< Earlier Kibitzing · PAGE 3 OF 3 ·
|Apr-23-10|| ||Julian713: <Amarande> Great analysis, much appreciated! I would rather read a lengthy explanation like that than pore over the endless move sheets that analysts seem so fond of posting these days. I always felt funny having those particular doubled pawns as White, now I know why :D|
|Jun-03-10|| ||An Englishman: Good Evening: <paul1959> is correct; in fact, by deferring 0-0 Black sometimes gains the chance to play ...0-0-0, ...Kb8 and ...Bc8, when White cannot bring enough pressure to bear on the b-file, and Black gets to hurl everything at the White King. This was Hubner's great discovery ca. 1970.|
|Jun-03-10|| ||al wazir: It doesn't seem right to see a Nimzowitsch victory without The Great One's usual self-congratulatory annotations. I'd love to read his explanation of why the maneuver Bc8-Ba6-Bc8 was necessary, rather than an immediate 29...Nh4.|
|Jun-03-10|| ||th3jamez: If you want to see some notations from Nimzowitsch you can find this game in his book 'MY SYSTEM'|
|Jun-03-10|| ||kevin86: Nimzo's play is so sharp that he can tie a contortionist in knots.|
|Jun-03-10|| ||al wazir: <th3jamez: If you want to see some notations from Nimzowitsch you can find this game in his book 'MY SYSTEM'>|
Thanks for that. I have the book (in the English translation by Philip Hereford, edited by Fred Reinfeld, with all moves in descriptive notation), so I looked up the game and found that Nimzowitsch says . . . NOTHING WHATEVER about the ♗ maneuver!

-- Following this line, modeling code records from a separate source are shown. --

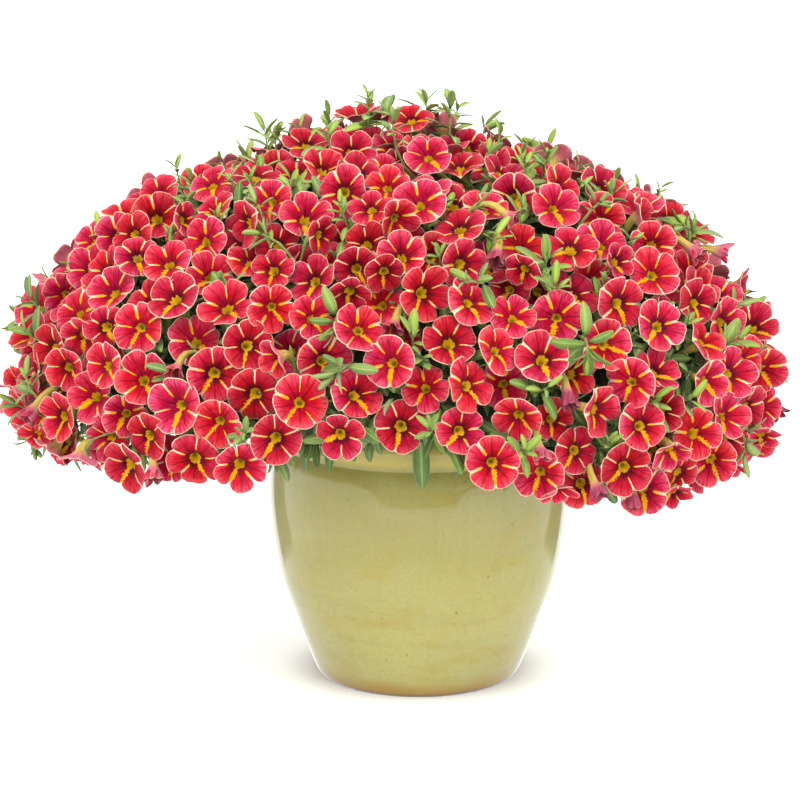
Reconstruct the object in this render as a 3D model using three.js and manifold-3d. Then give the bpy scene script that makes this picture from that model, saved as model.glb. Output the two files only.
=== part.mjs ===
// A calibrachoa in full flower in a glazed planter: planter, potting mix, leafy crown and flowering sprays.
// Millimetres, +Z up, origin at the centre of the planter's foot, the plant's widest side along X.
import * as THREE from "three";
import { mergeVertices } from "three/addons/utils/BufferGeometryUtils.js";
import Module from "manifold-3d";

const wasm = await Module();
wasm.setup();

const CLEARANCE = 0.35; // between pieces that rest against each other
const SEED = 143;

// Planter: a thrown stoneware pot with a rolled rim over a round shoulder
const POT = { foot: 60, belly: 93.5, neck: 88.5, rim: 92, height: 170, wall: 7, floor: 9, sides: 32 };
const ROLL = { out: 6, up: 9 }; // half-sizes of the rolled rim's section
const SOIL = { top: 156, crown: 5, brow: 46, collar: 32, pocket: 10 };
const WALL_HEIGHTS = [POT.floor, 50, 100, SOIL.top]; // where the wall's inside turns

// Mound that the flowers lie in: half an ellipsoid over a shallower one, with a few billows
const MOUND = { centre: [-15, 5, 180], across: 230, deep: 182, up: 153, down: 95 };
// Heights of the lowest flowers, every 30 degrees from +X.
const HEM = [164, 150, 150, 150, 150, 154, 168, 165, 168, 198, 155, 147];
const BILLOWS = [
  { towards: [0, 0.1, 1], rise: 0.14, spread: 0.3 },
  { towards: [0.3, 0, 0.9], rise: -0.07, spread: 0.16 },
  { towards: [-0.4, 0, 0.9], rise: -0.05, spread: 0.14 },
];
const SITES = 356;
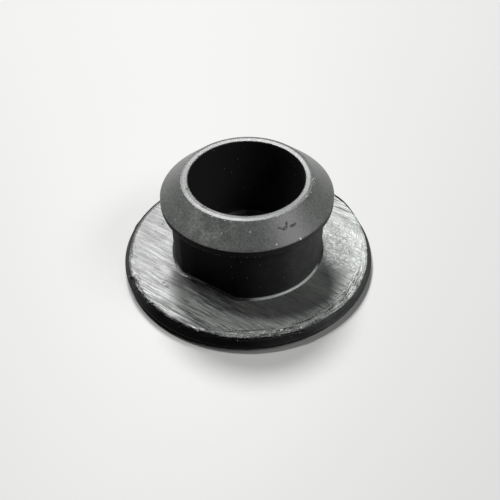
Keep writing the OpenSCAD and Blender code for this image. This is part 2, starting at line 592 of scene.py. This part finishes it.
def trimmedRubber(finish, shape):
    material, tree, shader = newMaterial("trimmedRubber")
    shader.inputs["Specular IOR Level"].default_value = finish["specular"]
    at = Spot(tree)
    edge = shape["faceRadius"]
    wander = noise(tree, at.place, (0.12, 0.3, 0.2)) * 0.8
    leant = node(tree, "ShaderNodeVectorRotate", {"rotation_type": "Z_AXIS"},
                 {"Vector": at.place, "Angle": math.radians(finish["streakTurn"])})
    along = vectorMath(tree, "ADD", leant, vector(tree, 0.0, wander, 0.0))
    broad = noise(tree, along, (0.1, 1.2, 0.5), 2, 0.6)
    fine = noise(tree, along, (0.26, 3.8, 1), 2, 0.65)
    blotch = noise(tree, at.place, (0.5, 0.5, 0.5), 4, 0.6)
    grit = noise(tree, at.place, (5, 7, 5), 2, 0.7)
    # towards the rim the streaks give way to marks that run round it, and the face is painted a little
    # darker there, as shade where the edge rolls away from the sheen
    rim = ramp(at.radius, edge - 2, edge - 1) * facing(at, finish["rimSide"], 0.6, 0.85)
    rounds = noise(tree, vector(tree, at.radius * 4.5, at.x * 0.4, at.y * 0.4), (1, 1, 1), 4, 0.7)
    turned = node(tree, "ShaderNodeVectorRotate", {"rotation_type": "Z_AXIS"},
                  {"Vector": at.place, "Angle": math.radians(finish["crossTurn"])})
    cross = noise(tree, turned, (0.5, 4.5, 1), 2, 0.6)
    crossing = at.near(finish["crossPlace"], 1.5, 5.0) * ramp(cross, 0.58, 0.7)
    streaks = mixTone(ramp(fine, 0.41, 0.59) * 0.75 + ramp(broad, 0.38, 0.62) * 0.25,
                      ramp(rounds + 0.6 * (grit - 0.5), 0.42, 0.58), rim)
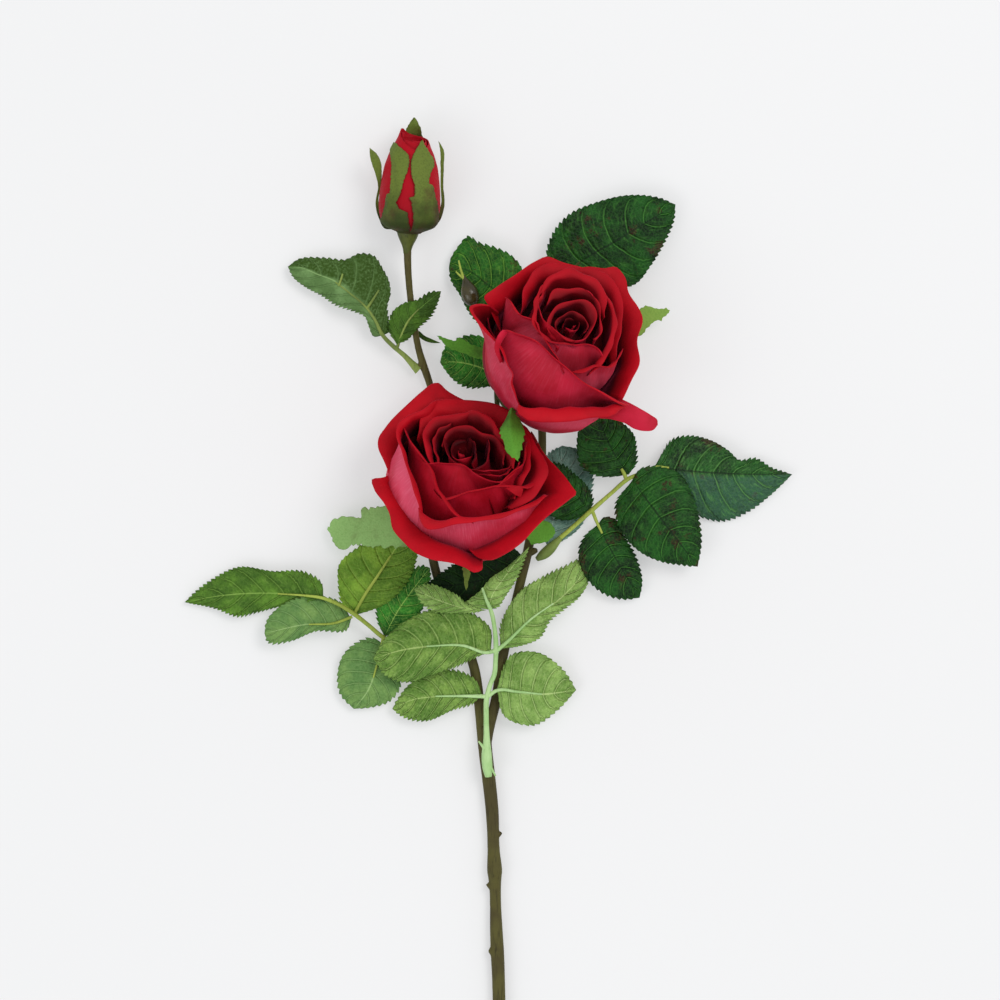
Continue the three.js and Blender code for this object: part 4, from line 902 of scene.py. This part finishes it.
bloom_petal("lower_bloom_inner", ["lower_bloom_heart"], [
    core_shell(lower, [(3, 1), (17, 5), (24, 14), (26, 24), (24, 31), (12, 34), (3, 35)]),
    # right crescents, from the outside in
    lower.petal([(6, 36, 42), (12, 32.5, 44), (16, 25, 45), (21, 17.5, 45), (22, 12.5, 45), (19, 6, 45), (15.5, 1, 45),
                 (9.5, -2.5, 44), (4, -4, 42)], 0.6, lip=7, curl=75, hold=1),
    lower.petal([(10, 31, 44), (12.5, 26, 46), (13.5, 19, 47), (12, 12, 47), (9, 6, 46), (6, 1, 45)],
                0.52, lip=3, curl=80, hold=0.8),
    lower.petal([(12, 26, 47), (11.5, 23, 48), (9.5, 16, 48.5), (5.5, 13, 48.5), (1.5, 9.5, 48.5), (-1.5, 6.5, 48.5),
                 (-6, 4, 47)], 0.42, lean=-8, lip=2, curl=100, hold=0.4, belly=25),
    # inner left, then the two middle petals in front
    lower.petal([(-43.5, 33, 43), (-41, 29, 47), (-35.5, 21, 48), (-32, 15.5, 48.5), (-26, 2.5, 48.5), (-18, -7, 47),
                 (-12, -10, 44)], 0.55, lip=3, curl=110, hold=0.45, belly=[30, 27, 26, 28, 28]),
    lower.petal([(-30, 5, 46), (-25, 1, 48), (-20.5, 2, 49), (-10.5, 5, 49), (-1, 7, 49), (5.5, 6.5, 48.5), (11, 6, 48),
                 (15, 8, 45)], 0.45, lip=[2.5, 3, 3, 4, 4.5], curl=110, hold=0.4, belly=24),
    lower.petal([(-36, 21, 46), (-32.5, 16, 48), (-27, 16.5, 49), (-20, 16, 49.5), (-16.5, 15.5, 49.5), (-10.5, 11.5, 49.5),
                 (-5, 9.5, 49.5), (-0.5, 9, 49), (5.5, 12, 48), (9, 17, 46)], 0.36, lip=2.5, curl=100, hold=0.4, belly=19),
    # whorls of the heart
    lower.petal([(-30, 13, 45), (-31.5, 18, 47), (-33.5, 24.5, 48), (-34, 32, 48), (-30.5, 35.5, 48), (-26, 37, 48),
                 (-16.5, 39.5, 48), (-12, 40.7, 47), (-8, 39, 45)], 0.4, lip=4.4, curl=85, hold=0.9, deep=0.06),
    lower.petal([(-17, 39, 46), (-13, 40.3, 48), (-7, 38, 48.5), (-3.5, 35.5, 48.5), (-0.5, 32, 48.5), (4.5, 27, 48.5),
                 (6.5, 20, 48), (6, 14, 46)], 0.36, lip=4.4, curl=85, hold=0.9, deep=0.1),
    lower.petal([(-27, 14, 45), (-28.5, 20, 46.5), (-29.5, 27, 47), (-27, 32, 47), (-22, 35, 47)],
                0.3, lip=2, curl=80, hold=0.8, deep=0.16),
    lower.petal([(-26, 24, 45), (-24, 29.5, 46.5), (-20.5, 32, 47), (-13.5, 33, 47), (-7, 30, 47), (-1, 27, 47),
                 (2, 21.5, 47), (1.5, 16, 46)], 0.25, lip=3, curl=85, hold=0.8, deep=0.18),
    lower.petal([(-14, 13, 46), (-8, 12, 48), (0.5, 11.3, 48), (5, 14, 46)], 0.28, lip=1.6, curl=90, hold=0.5, deep=0.16),
    lower.petal([(-14, 14.5, 46), (-11, 13.7, 47.5), (-3.5, 13.5, 47.5), (3, 14.3, 47), (6, 18, 45)],
                0.25, lip=1.6, curl=90, hold=0.5, deep=0.2),
    lower.petal([(-23.5, 30, 44), (-24.3, 27, 46), (-24, 23.5, 46.5), (-22.5, 19, 46.5), (-17, 15, 46.5), (-11, 13.7, 46.5),
                 (-7, 16, 46.5), (-5.5, 21.5, 46.5), (-6.5, 27, 46)], 0.16, lip=2.2, curl=80, hold=0.6, fold=0.5,
                belly=[9, 8, 7, 9, 11, 11], deep=0.3),
    lower.petal([(-14.5, 28.5, 42), (-12, 25.5, 44), (-11, 21.5, 44.5), (-12, 16.5, 44)],
                0.1, lip=1.8, curl=80, hold=0.6, belly=5, deep=0.36),
    lower.petal([(-13, 25.5, 38), (-16.5, 26.6, 41), (-20.3, 25, 42), (-21.8, 22, 42), (-20.5, 19, 42),
                 (-16.5, 17.7, 42), (-13, 19.5, 41), (-12.5, 22, 39)], 0.05, lip=1.8, curl=80, hold=0.6, fold=0.3, belly=4, deep=0.38),
    lower.petal([(-14.2, 21.5, 37), (-15.6, 23.6, 38.5), (-18.3, 22.8, 39), (-18.4, 20.4, 38.5), (-16, 19.6, 37.5)],
                0.0, lip=1.2, curl=70, hold=0.6, fold=0.2, belly=2, deep=0.42),
], PETAL_SHADED_DEEP)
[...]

After 31. Re2 he does say of his next move, 31...Nh4, "Seizes his chance. Black's KP now needs to be defended. If he [i.e., Johner] had limited himself to purely defensive measures, as, say, B-Q2 [i.e., Bd2], a pretty combination would have resulted; namely 31. B-Q2, R-Kt3! 32. B-K1 Kt-Kt5 ch, etc."
So Nimzo analyzed something that never happened, which in fact depends on white's choice of the peculiar 31. Bd2, but saw no need to justify his apparent waste of three tempi.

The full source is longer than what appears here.